— start Data excerpts —

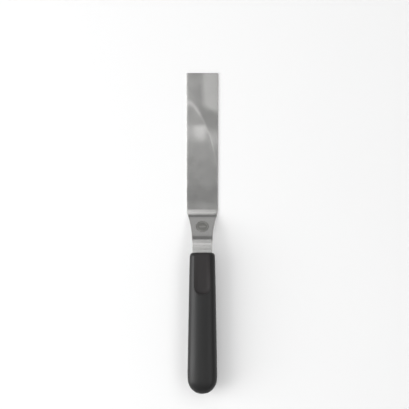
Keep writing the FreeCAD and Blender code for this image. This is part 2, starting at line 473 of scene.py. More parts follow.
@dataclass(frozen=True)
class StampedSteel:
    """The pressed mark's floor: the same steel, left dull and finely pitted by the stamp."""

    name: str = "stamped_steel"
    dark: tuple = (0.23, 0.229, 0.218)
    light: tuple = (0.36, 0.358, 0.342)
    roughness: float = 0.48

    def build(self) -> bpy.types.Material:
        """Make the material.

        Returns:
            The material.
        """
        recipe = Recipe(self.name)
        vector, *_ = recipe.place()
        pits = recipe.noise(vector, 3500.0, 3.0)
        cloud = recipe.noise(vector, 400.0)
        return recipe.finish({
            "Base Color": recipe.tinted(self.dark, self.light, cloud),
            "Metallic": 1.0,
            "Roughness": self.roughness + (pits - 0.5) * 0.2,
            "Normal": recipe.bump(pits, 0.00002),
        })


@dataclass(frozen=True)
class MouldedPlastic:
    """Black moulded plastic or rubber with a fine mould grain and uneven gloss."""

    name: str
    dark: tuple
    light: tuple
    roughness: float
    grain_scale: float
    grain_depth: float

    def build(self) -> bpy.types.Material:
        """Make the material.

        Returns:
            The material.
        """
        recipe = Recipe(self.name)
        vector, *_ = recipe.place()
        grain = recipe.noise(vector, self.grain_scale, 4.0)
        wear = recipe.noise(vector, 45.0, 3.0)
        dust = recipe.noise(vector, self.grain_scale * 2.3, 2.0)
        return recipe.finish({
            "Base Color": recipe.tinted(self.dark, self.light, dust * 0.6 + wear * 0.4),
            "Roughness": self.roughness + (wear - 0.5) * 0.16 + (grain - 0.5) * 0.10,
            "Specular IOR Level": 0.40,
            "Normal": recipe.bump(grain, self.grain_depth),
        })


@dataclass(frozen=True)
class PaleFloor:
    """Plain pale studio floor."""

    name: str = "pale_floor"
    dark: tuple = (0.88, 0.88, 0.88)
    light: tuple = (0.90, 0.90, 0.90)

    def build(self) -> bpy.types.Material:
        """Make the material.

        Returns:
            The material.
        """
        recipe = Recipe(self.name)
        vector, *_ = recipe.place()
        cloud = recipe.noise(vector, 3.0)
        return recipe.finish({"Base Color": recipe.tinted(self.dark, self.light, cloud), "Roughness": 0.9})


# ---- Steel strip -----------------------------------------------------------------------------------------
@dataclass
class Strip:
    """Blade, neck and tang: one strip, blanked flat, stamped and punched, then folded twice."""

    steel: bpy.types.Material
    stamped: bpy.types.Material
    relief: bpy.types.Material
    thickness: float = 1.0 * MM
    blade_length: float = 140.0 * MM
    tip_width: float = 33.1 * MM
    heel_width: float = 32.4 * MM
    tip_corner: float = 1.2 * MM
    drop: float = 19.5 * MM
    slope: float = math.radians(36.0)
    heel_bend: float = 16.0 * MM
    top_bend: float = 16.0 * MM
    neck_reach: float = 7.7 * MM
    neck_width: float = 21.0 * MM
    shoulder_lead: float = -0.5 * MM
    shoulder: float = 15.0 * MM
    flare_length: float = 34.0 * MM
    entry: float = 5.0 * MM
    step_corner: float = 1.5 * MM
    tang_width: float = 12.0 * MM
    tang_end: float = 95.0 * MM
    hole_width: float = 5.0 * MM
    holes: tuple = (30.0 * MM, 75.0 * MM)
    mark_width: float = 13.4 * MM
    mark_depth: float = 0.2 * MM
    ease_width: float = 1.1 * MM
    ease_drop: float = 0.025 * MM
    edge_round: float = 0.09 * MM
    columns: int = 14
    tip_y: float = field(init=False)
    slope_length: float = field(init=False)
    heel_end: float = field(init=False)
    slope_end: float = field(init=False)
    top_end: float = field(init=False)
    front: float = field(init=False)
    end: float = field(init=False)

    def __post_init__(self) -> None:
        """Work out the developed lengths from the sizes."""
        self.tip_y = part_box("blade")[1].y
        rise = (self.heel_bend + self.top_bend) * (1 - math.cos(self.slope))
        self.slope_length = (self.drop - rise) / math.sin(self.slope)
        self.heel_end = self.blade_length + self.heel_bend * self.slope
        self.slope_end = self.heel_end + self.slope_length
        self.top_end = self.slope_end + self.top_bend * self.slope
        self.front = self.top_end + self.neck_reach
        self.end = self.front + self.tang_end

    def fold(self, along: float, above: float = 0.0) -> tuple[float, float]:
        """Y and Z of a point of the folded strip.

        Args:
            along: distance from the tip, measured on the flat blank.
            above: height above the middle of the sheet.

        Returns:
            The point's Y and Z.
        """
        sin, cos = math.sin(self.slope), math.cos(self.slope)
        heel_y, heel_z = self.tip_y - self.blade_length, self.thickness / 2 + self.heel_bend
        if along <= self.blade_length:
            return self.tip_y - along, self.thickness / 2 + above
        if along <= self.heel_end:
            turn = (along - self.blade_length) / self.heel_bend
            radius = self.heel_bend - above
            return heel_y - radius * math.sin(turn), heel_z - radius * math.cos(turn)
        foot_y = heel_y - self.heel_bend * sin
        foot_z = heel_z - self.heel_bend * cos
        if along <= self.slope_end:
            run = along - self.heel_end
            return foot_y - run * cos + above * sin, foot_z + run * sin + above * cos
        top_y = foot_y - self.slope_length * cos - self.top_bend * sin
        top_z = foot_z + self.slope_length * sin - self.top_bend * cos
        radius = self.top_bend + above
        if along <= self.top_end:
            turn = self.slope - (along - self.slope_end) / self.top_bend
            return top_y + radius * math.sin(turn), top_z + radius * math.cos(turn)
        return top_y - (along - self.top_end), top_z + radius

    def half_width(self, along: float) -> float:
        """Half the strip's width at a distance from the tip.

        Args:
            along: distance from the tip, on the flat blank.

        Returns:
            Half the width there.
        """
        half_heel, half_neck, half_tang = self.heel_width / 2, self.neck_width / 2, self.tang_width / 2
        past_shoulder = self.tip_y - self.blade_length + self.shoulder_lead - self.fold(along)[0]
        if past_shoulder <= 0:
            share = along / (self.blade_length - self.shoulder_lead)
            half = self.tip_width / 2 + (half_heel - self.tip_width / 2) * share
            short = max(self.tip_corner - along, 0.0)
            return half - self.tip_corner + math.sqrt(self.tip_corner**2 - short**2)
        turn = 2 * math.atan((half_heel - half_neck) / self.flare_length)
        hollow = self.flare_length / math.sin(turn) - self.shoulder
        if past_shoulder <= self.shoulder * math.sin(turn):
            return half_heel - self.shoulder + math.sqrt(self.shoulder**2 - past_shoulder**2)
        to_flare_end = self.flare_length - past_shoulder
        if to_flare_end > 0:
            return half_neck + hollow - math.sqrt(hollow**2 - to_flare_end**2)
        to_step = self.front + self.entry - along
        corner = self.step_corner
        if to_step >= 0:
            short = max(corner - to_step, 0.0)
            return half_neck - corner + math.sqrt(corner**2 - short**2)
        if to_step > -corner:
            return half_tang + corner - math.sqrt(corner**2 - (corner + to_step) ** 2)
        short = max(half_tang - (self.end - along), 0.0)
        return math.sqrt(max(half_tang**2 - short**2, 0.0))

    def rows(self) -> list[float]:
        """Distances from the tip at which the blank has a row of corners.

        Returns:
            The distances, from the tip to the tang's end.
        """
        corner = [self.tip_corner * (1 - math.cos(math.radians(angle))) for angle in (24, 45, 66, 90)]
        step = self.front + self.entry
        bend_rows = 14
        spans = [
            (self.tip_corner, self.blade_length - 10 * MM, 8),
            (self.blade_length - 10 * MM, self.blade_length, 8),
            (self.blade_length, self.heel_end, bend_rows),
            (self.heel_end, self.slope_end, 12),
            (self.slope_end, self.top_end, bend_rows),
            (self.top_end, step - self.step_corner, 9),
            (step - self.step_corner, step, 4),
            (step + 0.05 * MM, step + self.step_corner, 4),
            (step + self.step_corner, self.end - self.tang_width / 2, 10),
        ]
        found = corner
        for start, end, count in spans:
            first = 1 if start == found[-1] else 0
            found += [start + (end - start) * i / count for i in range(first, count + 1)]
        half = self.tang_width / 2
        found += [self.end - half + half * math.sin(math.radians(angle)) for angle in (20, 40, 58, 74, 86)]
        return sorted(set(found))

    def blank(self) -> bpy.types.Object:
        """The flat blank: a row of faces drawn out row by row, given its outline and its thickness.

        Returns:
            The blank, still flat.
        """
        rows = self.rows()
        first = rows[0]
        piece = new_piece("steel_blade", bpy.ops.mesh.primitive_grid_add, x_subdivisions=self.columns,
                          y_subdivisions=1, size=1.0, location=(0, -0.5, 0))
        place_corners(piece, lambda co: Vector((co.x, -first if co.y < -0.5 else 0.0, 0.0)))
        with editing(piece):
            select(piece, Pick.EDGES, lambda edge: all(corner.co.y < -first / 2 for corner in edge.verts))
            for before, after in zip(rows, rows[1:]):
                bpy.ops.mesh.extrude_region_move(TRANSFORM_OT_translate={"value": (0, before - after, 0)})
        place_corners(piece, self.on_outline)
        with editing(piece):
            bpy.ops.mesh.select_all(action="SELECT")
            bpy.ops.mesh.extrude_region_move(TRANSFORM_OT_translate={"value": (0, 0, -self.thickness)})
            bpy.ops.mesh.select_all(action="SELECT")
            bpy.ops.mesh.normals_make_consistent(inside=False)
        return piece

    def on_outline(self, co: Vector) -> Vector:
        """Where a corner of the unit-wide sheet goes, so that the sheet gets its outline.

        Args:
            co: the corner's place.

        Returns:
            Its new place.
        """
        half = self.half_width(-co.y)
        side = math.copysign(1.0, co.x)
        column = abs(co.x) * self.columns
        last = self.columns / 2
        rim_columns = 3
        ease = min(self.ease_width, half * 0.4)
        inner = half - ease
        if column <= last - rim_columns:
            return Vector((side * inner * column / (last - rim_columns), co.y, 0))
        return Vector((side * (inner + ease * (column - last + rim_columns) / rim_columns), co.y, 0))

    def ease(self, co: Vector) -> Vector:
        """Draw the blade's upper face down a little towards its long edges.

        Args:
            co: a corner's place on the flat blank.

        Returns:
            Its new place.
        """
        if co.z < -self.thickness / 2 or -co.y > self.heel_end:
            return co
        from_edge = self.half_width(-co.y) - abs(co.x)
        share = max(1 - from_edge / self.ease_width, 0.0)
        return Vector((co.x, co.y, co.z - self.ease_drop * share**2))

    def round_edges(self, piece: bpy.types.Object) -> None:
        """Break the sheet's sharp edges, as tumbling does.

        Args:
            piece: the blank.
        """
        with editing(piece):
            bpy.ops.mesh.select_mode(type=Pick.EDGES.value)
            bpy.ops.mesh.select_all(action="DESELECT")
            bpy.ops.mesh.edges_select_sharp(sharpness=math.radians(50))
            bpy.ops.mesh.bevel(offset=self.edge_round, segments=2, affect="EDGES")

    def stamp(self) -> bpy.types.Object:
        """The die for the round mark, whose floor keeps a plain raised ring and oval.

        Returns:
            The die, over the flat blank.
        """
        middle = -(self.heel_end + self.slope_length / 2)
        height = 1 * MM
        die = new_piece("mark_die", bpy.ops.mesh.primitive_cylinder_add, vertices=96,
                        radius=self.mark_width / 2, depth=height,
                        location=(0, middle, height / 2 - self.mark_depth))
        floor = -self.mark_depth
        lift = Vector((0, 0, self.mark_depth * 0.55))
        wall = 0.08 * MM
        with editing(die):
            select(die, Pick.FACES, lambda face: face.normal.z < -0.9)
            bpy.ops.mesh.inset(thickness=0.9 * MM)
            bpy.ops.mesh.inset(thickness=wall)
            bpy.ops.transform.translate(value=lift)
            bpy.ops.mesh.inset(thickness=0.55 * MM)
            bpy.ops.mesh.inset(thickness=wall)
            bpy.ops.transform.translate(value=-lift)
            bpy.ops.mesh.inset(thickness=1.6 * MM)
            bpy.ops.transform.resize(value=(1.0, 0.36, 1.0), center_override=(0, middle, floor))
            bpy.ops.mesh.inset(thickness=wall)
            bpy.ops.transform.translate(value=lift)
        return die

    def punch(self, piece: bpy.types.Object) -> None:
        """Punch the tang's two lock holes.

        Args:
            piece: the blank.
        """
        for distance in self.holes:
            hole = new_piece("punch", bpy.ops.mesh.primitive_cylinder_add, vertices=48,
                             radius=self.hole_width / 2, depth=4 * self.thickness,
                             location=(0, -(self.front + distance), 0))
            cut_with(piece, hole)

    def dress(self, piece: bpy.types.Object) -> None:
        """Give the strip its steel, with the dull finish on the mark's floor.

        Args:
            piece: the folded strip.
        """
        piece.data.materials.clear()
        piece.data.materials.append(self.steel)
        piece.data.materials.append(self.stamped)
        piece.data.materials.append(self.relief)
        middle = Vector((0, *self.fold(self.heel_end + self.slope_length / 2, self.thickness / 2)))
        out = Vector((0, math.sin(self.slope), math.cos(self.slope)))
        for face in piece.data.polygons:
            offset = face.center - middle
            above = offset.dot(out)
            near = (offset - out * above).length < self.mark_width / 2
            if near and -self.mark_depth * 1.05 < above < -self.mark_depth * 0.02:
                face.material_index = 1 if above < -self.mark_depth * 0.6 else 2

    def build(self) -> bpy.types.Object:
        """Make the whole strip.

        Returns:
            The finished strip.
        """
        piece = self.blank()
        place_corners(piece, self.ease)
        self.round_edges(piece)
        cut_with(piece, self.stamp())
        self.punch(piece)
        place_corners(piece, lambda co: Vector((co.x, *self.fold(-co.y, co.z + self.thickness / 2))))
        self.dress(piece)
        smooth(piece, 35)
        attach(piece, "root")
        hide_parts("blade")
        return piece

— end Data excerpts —
— start Data excerpts —

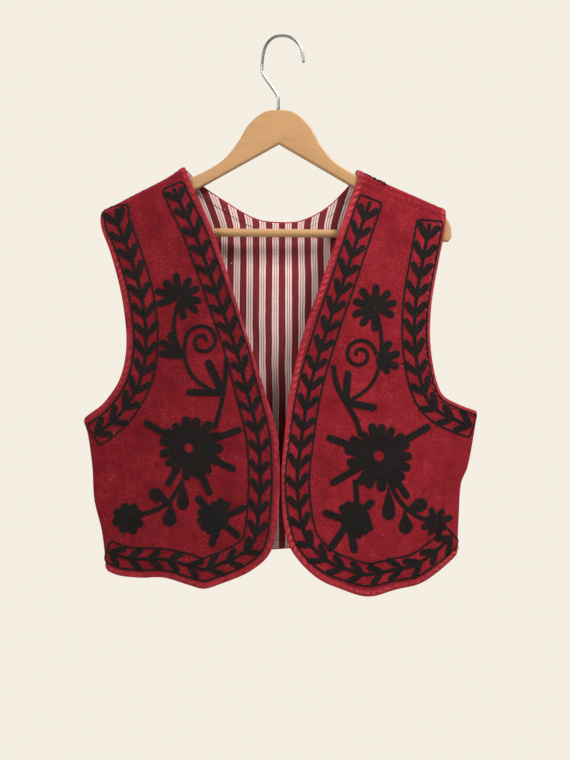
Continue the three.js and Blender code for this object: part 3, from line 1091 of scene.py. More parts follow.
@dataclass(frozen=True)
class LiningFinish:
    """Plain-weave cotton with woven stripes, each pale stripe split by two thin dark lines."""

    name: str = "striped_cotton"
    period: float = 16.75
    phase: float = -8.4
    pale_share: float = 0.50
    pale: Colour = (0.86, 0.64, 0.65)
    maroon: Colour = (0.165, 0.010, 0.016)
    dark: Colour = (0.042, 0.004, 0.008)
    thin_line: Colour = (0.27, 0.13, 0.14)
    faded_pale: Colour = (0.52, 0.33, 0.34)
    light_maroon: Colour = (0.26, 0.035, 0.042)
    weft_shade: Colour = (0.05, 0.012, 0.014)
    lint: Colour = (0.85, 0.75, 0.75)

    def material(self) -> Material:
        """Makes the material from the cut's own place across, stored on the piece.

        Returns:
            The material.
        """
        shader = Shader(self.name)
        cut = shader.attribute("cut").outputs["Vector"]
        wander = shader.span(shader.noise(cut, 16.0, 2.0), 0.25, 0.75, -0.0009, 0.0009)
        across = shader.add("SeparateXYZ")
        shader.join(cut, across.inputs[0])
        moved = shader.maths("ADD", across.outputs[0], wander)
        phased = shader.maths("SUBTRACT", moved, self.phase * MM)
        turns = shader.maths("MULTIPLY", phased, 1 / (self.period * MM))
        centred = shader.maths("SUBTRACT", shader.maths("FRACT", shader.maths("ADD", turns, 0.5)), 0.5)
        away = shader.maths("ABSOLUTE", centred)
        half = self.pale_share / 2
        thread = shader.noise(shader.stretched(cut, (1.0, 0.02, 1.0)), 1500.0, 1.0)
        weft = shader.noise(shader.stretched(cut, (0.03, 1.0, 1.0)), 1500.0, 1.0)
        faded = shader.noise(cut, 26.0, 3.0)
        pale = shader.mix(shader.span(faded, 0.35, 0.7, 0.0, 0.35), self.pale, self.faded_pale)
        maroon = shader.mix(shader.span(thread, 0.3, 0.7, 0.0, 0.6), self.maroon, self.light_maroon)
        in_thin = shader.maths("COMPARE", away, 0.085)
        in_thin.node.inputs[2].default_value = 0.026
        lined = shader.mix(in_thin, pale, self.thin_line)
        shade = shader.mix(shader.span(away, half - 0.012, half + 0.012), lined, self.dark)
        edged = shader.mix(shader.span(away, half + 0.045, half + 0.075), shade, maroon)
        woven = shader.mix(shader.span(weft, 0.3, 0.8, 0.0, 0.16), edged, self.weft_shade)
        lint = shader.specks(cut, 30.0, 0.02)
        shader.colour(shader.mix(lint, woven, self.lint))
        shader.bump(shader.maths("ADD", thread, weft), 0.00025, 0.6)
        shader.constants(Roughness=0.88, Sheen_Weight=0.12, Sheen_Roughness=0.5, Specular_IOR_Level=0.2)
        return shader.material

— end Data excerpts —
— start Data excerpts —

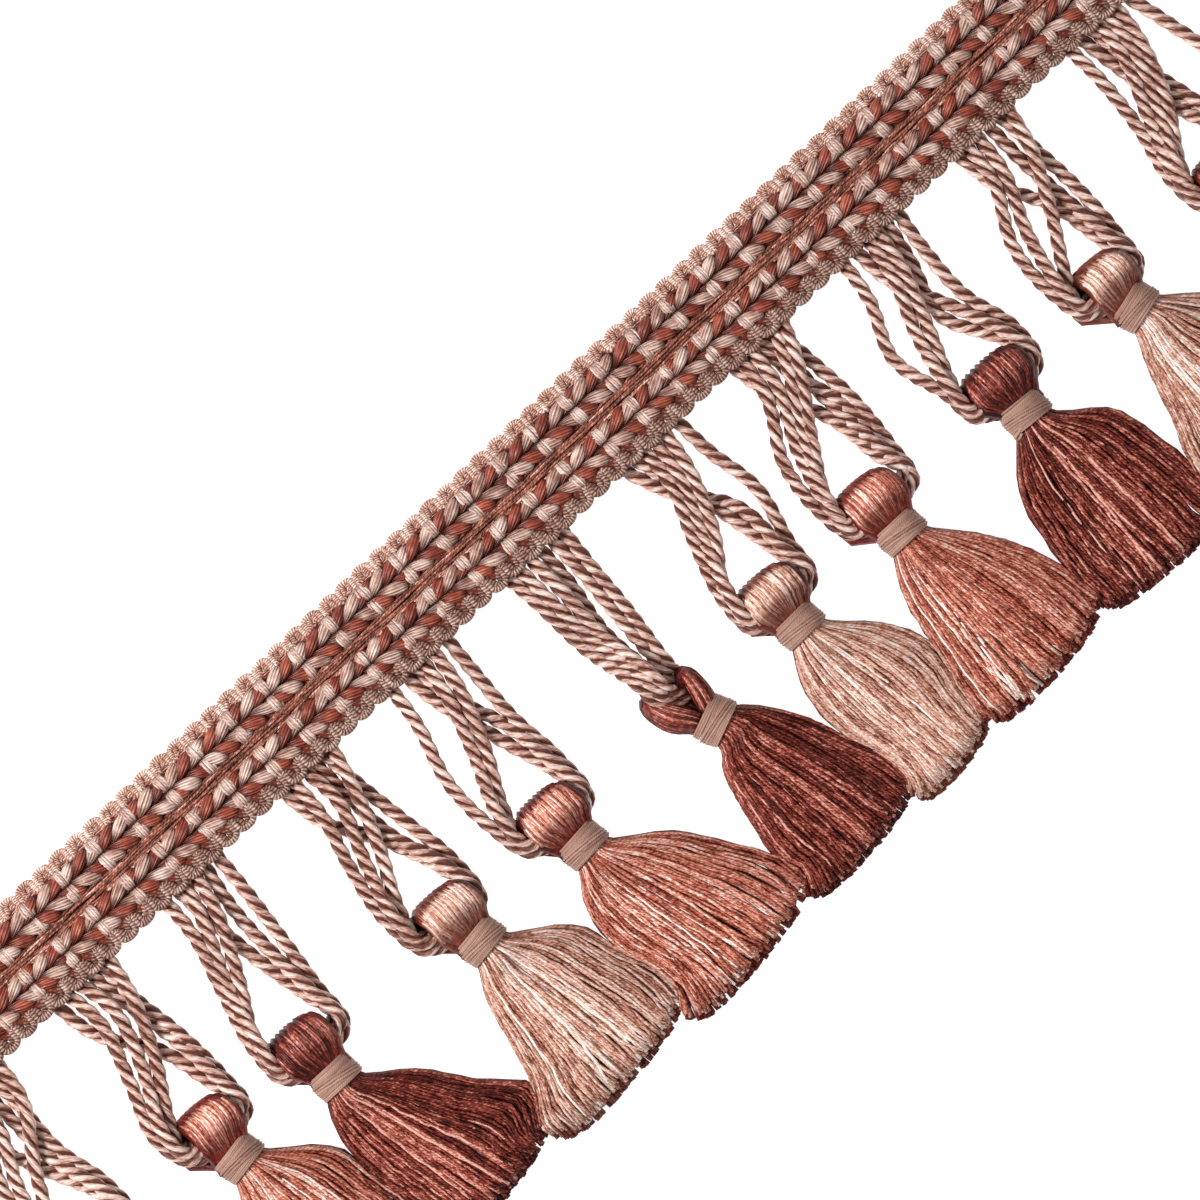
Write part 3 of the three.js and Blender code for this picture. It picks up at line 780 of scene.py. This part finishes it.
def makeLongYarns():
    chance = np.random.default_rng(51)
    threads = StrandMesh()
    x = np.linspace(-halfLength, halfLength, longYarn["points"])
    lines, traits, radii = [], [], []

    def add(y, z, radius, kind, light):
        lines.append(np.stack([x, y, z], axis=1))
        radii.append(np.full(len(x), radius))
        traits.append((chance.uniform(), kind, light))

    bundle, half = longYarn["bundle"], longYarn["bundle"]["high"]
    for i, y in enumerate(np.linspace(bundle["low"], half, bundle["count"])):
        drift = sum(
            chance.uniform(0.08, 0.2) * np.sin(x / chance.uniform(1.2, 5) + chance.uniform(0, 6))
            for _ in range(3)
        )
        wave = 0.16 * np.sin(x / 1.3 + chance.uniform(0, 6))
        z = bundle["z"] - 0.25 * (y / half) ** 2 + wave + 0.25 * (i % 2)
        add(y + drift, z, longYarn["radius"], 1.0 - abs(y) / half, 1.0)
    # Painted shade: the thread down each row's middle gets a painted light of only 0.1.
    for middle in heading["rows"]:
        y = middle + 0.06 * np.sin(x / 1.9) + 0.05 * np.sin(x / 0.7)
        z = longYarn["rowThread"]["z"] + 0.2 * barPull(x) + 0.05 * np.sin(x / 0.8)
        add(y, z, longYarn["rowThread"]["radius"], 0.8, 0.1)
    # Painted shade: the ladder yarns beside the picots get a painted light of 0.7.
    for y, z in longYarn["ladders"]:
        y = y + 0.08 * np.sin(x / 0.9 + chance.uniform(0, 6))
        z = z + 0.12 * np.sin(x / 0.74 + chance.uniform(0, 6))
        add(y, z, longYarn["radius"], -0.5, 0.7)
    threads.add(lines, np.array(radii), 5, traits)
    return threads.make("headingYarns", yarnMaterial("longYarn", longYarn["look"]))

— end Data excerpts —

◆ Directions for this task ◆
Taking the material above, extract exactly and only the lines from the line with "Keep writing the" to the line with "mark's floor: the", inclusive of both.

◆ Result of the exercise ◆
Keep writing the FreeCAD and Blender code for this image. This is part 2, starting at line 473 of scene.py. More parts follow.
@dataclass(frozen=True)
class StampedSteel:
    """The pressed mark's floor: the same steel, left dull and finely pitted by the stamp."""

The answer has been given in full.